DenouementI mentioned earlier the thing about telling stories during safety moves, and how it adjusts a final sort of “when you do get off the island, then what?” mechanic. In our case, the dice weren’t particuarly kind, giving two of us partial successes, and the Soldier we left behind… well. Even when you do your best, sometimes you roll snake eyes.
His denouement scene, his player decided, was just a dinosaur passing by the camera, wearing Alex’s watch. No other survivors, especially not the CEO.
For Zed and Dr.
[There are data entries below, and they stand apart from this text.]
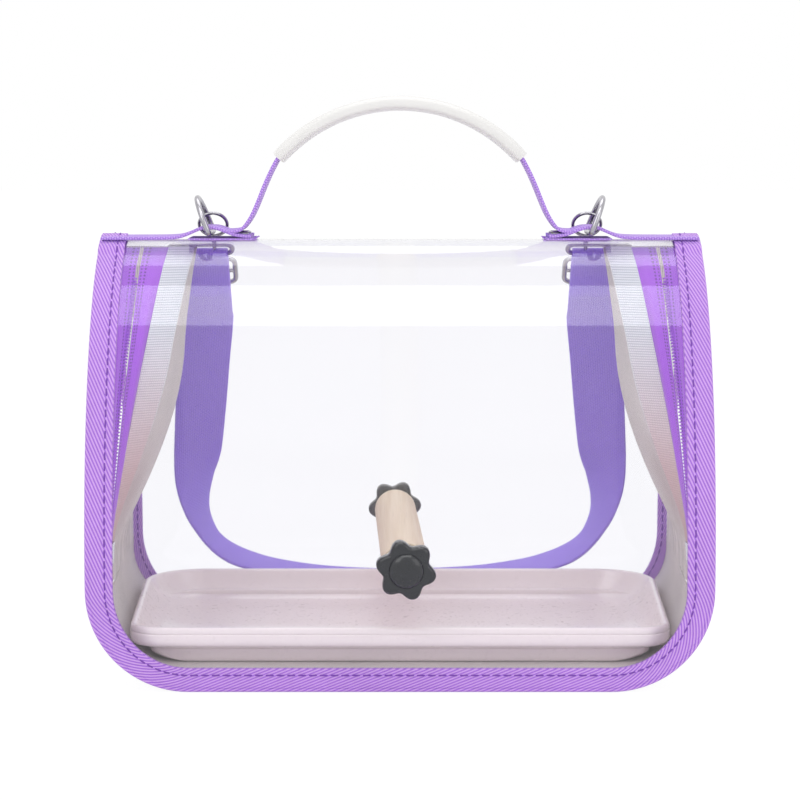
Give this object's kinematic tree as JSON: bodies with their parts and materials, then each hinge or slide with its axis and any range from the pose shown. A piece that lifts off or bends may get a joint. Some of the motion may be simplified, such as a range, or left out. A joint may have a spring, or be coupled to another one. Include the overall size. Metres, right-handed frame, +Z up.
{
  "type": "bird travel carrier",
  "caption": "Clear satchel-shaped travel carrier for a small bird, with mesh sides, side zips, a clamped wooden perch, a loose tray, a grip handle and a clip-on shoulder strap.",
  "frame": {"origin": "middle of the footprint, on the ground", "axes": "+Z up, +X to the right seen from the front, +Y from the front panel to the back panel; the front faces -Y"},
  "size_m": [0.27, 0.1908, 0.2552],
  "materials": {
    "clear_sheet": "clear soft vinyl",
    "purple_twill": "twill tape",
    "purple_webbing": "ribbed webbing",
    "purple_zip": "knitted zip tape and coil",
    "white_tape": "ribbed tape",
    "mesh": "fine mesh",
    "steel": "plated wire",
    "brass": "machined",
    "grip": "soft vinyl",
    "wood": "bare",
    "knob": "moulded",
    "tray": "moulded"
  },
  "bodies": {
    "bag": {"clear_sheet": "clear_sheet", "front_binding": "purple_twill", "back_binding": "purple_twill", "floor_mesh": "mesh", "left_side_mesh": "mesh", "right_side_mesh": "mesh", "left_edge_tape": "white_tape", "right_edge_tape": "white_tape", "left_zip_tape": "purple_zip", "right_zip_tape": "purple_zip", "left_zip_coil": "purple_zip", "right_zip_coil": "purple_zip", "left_ridge_webbing": "purple_webbing", "right_ridge_webbing": "purple_webbing", "left_ring_keeper": "purple_webbing", "right_ring_keeper": "purple_webbing", "left_rivet": "steel", "right_rivet": "steel", "left_link": "steel", "right_link": "steel", "perch_rod": "wood", "front_insert": "brass", "back_insert": "brass"},
    "left_ring": {"left_d_ring": "steel"},
    "right_ring": {"right_d_ring": "steel"},
    "handle": {"handle_webbing": "purple_webbing", "grip_sleeve": "grip"},
    "strap": {"shoulder_strap": "purple_webbing", "left_strap_loop": "steel", "right_strap_loop": "steel"},
    "left_strap_slider": {"left_strap_slider": "steel"},
    "right_strap_slider": {"right_strap_slider": "steel"},
    "left_zip_slider": {"left_zip_slider": "steel"},
    "left_zip_pull": {"left_zip_pull": "steel"},
    "right_zip_slider": {"right_zip_slider": "steel"},
    "right_zip_pull": {"right_zip_pull": "steel"},
    "front_knob": {"front_knob": "knob", "front_stud": "steel"},
    "back_knob": {"back_knob": "knob", "back_stud": "steel"},
    "tray": {"tray": "tray"}
  },
  "joints": [
    {"name": "left_ring_swing", "type": "hinge", "parent": "bag", "child": "left_ring", "pos_m": [-0.0855, 0, 0.1941], "axis": [0, 1, 0], "range_deg": [-15, 15]},
    {"name": "right_ring_swing", "type": "hinge", "parent": "bag", "child": "right_ring", "pos_m": [0.0855, 0, 0.1941], "axis": [0, 1, 0], "range_deg": [-15, 15]},
    {"name": "handle_tilt", "type": "hinge", "parent": "bag", "child": "handle", "pos_m": [0, 0, 0.1943], "axis": [1, 0, 0], "range_deg": [-85, 85], "deforming": ["handle_webbing"]},
    {"name": "strap_swing", "type": "hinge", "parent": "bag", "child": "strap", "pos_m": [0, 0.0195, 0.1885], "axis": [1, 0, 0], "range_deg": [0, 140]},
    {"name": "left_strap_adjust", "type": "slide", "parent": "strap", "child": "left_strap_slider", "axis": [0, 0.6391, -0.7691], "range_m": [0, 0.015]},
    {"name": "right_strap_adjust", "type": "slide", "parent": "strap", "child": "right_strap_slider", "axis": [0, 0.6391, -0.7691], "range_m": [0, 0.015]},
    {"name": "left_zip_run", "type": "hinge", "parent": "bag", "child": "left_zip_slider", "pos_m": [-0.1266, 0.135, 0.05002], "axis": [-0.9972, 0, 0.075], "range_deg": [0, 28], "deforming": ["left_zip_tape"]},
    {"name": "left_pull_flip", "type": "hinge", "parent": "left_zip_slider", "child": "left_zip_pull", "pos_m": [-0.12948, -0.06478, 0.05976], "axis": [-0.003, 0.9992, -0.0399], "range_deg": [0, 170]},
    {"name": "right_zip_run", "type": "hinge", "parent": "bag", "child": "right_zip_slider", "pos_m": [0.1266, 0.135, 0.05002], "axis": [-0.9972, 0, -0.075], "range_deg": [0, 28], "deforming": ["right_zip_tape"]},
    {"name": "right_pull_flip", "type": "hinge", "parent": "right_zip_slider", "child": "right_zip_pull", "pos_m": [0.12948, -0.06478, 0.05976], "axis": [-0.003, -0.9992, 0.0399], "range_deg": [0, 170]},
    {"name": "front_knob_turn", "type": "hinge", "parent": "bag", "child": "front_knob", "pos_m": [0.00237, -0.07546, 0.0548], "axis": [0.0314, -0.9995, 0], "continuous": true},
    {"name": "back_knob_turn", "type": "hinge", "parent": "bag", "child": "back_knob", "pos_m": [-0.00237, 0.07546, 0.0548], "axis": [-0.0314, 0.9995, 0], "continuous": true},
    {"name": "tray_lift", "type": "slide", "parent": "bag", "child": "tray", "axis": [0, 0, 1], "range_m": [0, 0.015]}
  ]
}
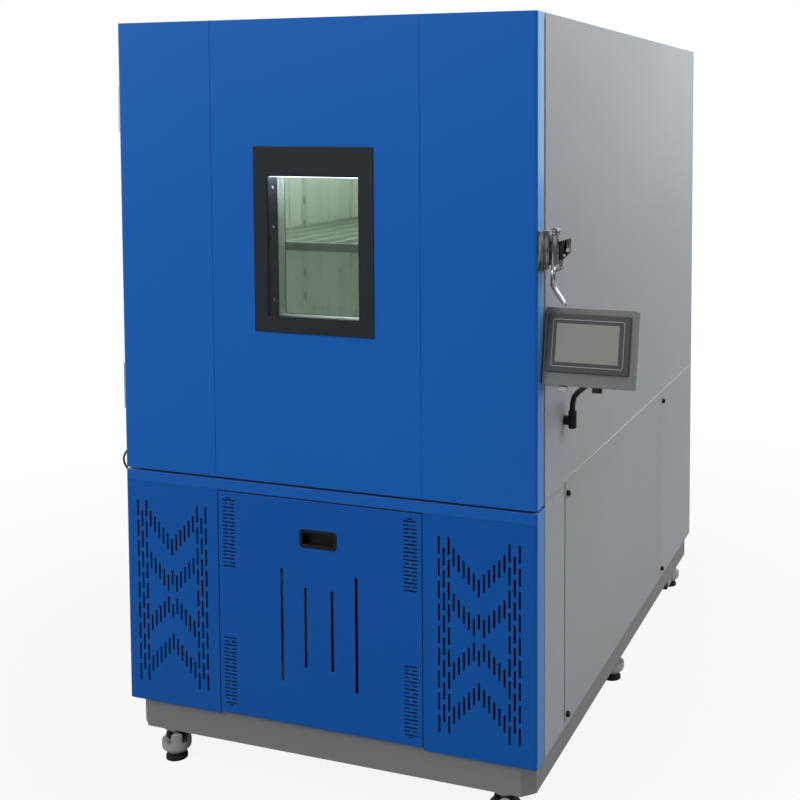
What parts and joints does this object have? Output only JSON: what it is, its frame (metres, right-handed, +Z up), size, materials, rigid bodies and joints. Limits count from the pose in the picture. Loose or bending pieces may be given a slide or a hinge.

Longfellow (our Palaeontologist), we got partial successes, so we decided as we finally escaped the weird anti-radio, anti-compass effect in our little pontoon plane, and Zed finally got the radio working, the first thing he picked up was the final moments of the 1972 Russia-Canada hockey game.
Temporal anomalies. What you gonna do? We couldn’t send help back because the island wasn’t even inhabited yet. Sometime later, maybe. But Dr. Longfellow realized he could go make all his important discoveries all over again—this time with tenure and actual funding!—and Zed realized he was very, very ahead of the curve in the world of tech, and even had some of it on him, like his phone. Their futures—now decades in the past—were going to be bright.
(We couldn’t stop ourselves there, however, we decided on some end-credit scenes: Dr. Longfellow sought out his future mentor, who was currently still a student, and taught her the thing she’d taught him that saved his life earlier; then we had a brief glimpse of Zed listening to some dudes pitch a company to him, saying they needed start-up capital and that they were sure it would be a big thing, and him asking them to tell him what they were thinking of calling their company, again, and when they said “Apple” he said, “I’m in.”)
Do you have a favourite one-shot system? I’ve only ever really played one-shots for systems designed to also function with campaigns, so this was my first real brush with a game intended to last one (or two) sessions in total.